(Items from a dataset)
■ ■ ■ ■ ■
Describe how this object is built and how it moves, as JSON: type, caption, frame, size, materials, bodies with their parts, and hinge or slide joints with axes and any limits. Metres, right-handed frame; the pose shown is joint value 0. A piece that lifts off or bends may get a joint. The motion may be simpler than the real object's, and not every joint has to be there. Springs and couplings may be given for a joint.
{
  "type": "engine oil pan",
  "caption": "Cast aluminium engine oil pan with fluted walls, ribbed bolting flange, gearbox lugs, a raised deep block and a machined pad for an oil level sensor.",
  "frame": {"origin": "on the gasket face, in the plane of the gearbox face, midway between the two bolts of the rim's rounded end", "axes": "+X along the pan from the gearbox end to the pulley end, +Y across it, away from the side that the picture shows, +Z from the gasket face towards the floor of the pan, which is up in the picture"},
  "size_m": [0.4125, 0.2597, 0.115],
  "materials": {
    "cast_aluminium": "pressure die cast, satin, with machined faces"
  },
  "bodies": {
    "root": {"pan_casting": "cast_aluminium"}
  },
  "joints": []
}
■ ■ ■ ■ ■
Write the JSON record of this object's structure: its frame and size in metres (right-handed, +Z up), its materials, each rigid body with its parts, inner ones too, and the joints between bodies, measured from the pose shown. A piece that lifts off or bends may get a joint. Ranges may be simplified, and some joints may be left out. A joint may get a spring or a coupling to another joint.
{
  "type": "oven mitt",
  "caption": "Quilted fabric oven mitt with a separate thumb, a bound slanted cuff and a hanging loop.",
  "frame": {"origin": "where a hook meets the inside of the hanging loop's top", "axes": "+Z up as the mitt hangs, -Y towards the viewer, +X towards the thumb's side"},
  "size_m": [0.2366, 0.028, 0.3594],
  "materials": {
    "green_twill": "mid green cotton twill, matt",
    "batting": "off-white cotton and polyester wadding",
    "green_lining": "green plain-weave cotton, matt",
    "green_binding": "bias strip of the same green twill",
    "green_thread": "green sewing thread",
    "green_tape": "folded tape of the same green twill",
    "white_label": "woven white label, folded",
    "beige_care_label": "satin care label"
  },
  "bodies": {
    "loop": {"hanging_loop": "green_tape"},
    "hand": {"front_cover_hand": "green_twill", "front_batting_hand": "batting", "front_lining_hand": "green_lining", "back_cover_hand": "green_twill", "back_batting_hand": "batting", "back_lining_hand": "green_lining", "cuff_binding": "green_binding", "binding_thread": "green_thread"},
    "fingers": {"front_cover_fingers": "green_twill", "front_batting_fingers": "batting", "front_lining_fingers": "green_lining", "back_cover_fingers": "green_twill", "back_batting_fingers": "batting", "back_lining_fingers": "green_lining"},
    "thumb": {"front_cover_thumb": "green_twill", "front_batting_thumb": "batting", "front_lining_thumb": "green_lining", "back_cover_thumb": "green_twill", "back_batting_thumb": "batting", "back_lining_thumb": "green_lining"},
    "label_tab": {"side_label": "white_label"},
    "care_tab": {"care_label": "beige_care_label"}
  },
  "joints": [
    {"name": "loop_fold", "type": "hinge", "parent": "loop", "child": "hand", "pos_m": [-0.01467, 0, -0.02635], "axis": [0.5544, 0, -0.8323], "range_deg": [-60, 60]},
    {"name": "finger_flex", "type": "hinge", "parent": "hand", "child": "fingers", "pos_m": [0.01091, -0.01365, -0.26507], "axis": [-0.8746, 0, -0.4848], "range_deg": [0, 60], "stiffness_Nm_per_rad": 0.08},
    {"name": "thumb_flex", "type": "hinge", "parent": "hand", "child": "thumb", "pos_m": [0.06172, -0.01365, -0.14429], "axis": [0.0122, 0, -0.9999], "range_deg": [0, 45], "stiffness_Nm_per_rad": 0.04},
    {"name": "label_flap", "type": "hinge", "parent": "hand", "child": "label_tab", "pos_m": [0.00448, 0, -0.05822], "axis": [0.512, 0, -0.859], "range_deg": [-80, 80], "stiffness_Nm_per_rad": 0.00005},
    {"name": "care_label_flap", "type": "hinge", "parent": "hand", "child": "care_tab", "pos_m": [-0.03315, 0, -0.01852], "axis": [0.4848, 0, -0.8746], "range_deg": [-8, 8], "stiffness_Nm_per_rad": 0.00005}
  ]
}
■ ■ ■ ■ ■
### WORK TO COMPLETE
Find every line that holds "JSON" and copy it.

### TASK RESULT
Describe how this object is built and how it moves, as JSON: type, caption, frame, size, materials, bodies with their parts, and hinge or slide joints with axes and any limits. Metres, right-handed frame; the pose shown is joint value 0. A piece that lifts off or bends may get a joint. The motion may be simpler than the real object's, and not every joint has to be there. Springs and couplings may be given for a joint.
Write the JSON record of this object's structure: its frame and size in metres (right-handed, +Z up), its materials, each rigid body with its parts, inner ones too, and the joints between bodies, measured from the pose shown. A piece that lifts off or bends may get a joint. Ranges may be simplified, and some joints may be left out. A joint may get a spring or a coupling to another joint.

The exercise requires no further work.